After laughing (both because I am not presently at the house and because it’s really all I can do without crying) I ask my friend B (a different B) if I can move into her room with her for the next 6 days until the end of camp. I am grateful as she doesn’t miss a beat and tells me that as long as I’m okay with her walking around naked she’s happy to share. I am even more grateful when a different friend G and her daughter, who I’ve always adored, offer to switch with me. They will move into the house with M and give me my own room at camp. Not only that, but H (the daughter) volunteers to come and protect me from the snake and mice while I pack. I have never packed faster in my life. Three minutes later I was moving on up… to a stucco. For those of you who have been staff at this camp, you will know that they are not luxurious accommodations (assuming it might be like a clean one star hotel), but I can assure you I think I have never been happier to lay my head on a pillow.

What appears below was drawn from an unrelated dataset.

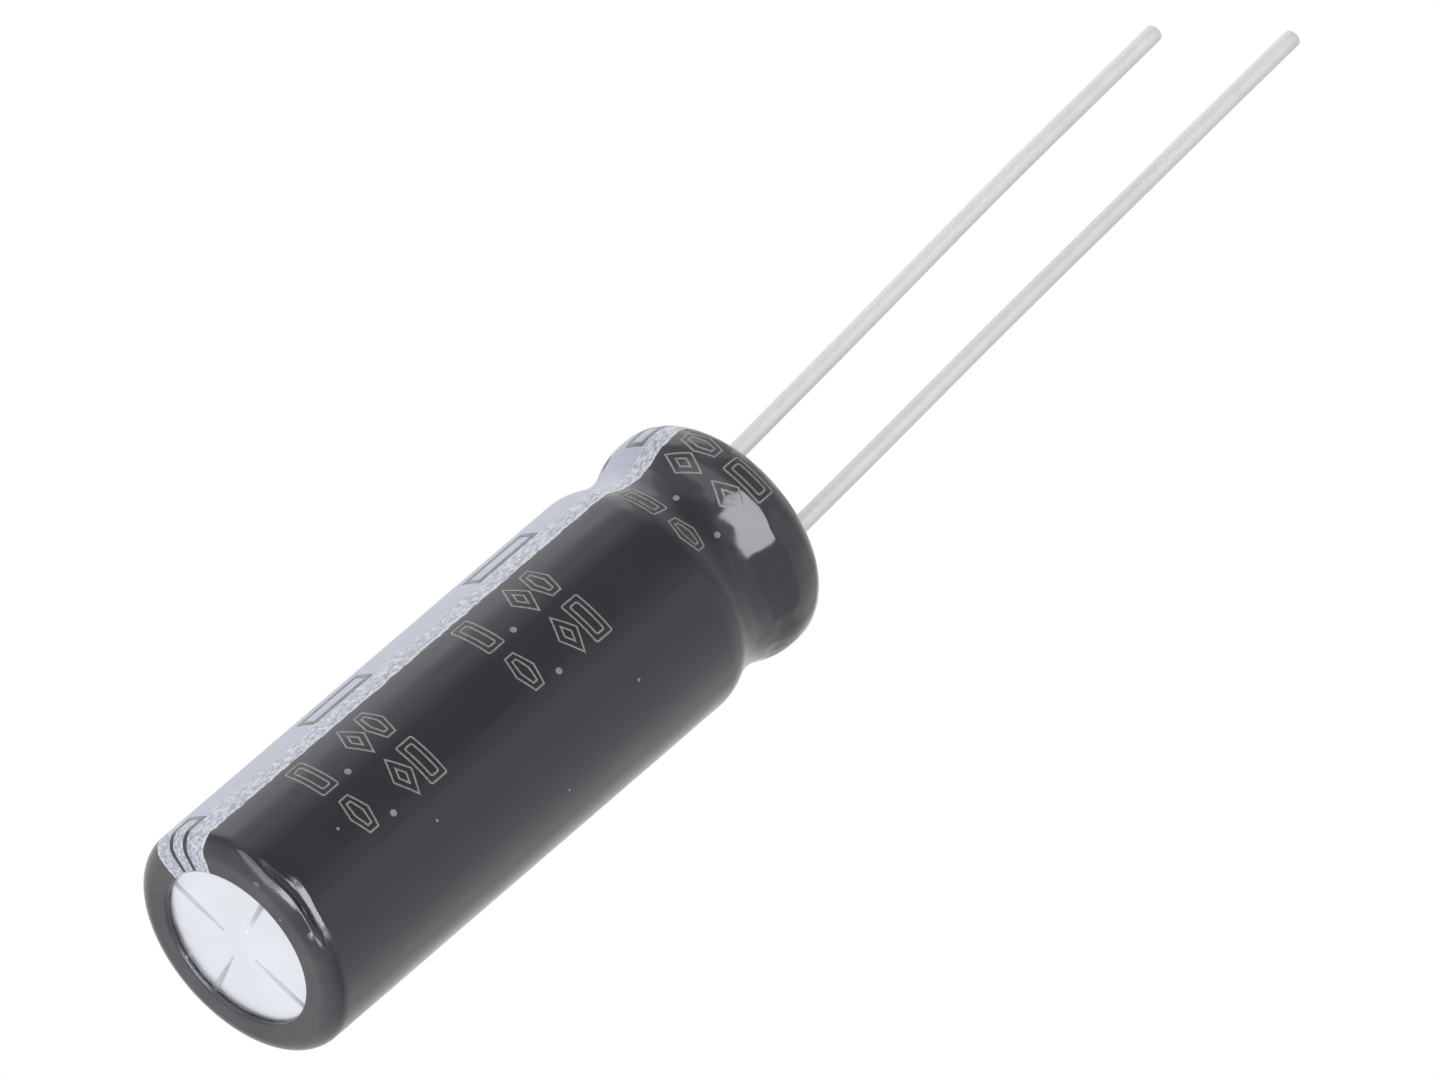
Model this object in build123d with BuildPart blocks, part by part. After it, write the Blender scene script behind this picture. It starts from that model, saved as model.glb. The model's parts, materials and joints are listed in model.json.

Home Sweet Home - for 5 more days!

Leaving out some parts of the twenty four hour experience (those not related and definitely not as funny) I can honestly say I am grateful for a friend who gave me an umbrella while I was standing in the rain, a camp director who worked with me to make camp happier for one of my children, several friends who offered me a snake/mice free place to stay (including one who moved out for me to do so), a teenager who helped me move and kept me somewhat sane, a Karate chopping chef, a baker who leant us a cat, M who rocks in so many different ways, J who kept me in stitches the entire night, so many other people who kept us laughing and this story that will last me a lifetime!

I think that at this time last year a situation like this would have thrown me over the edge, so I am also thankful for all the work I have done and all the people who have helped me and continue to help me.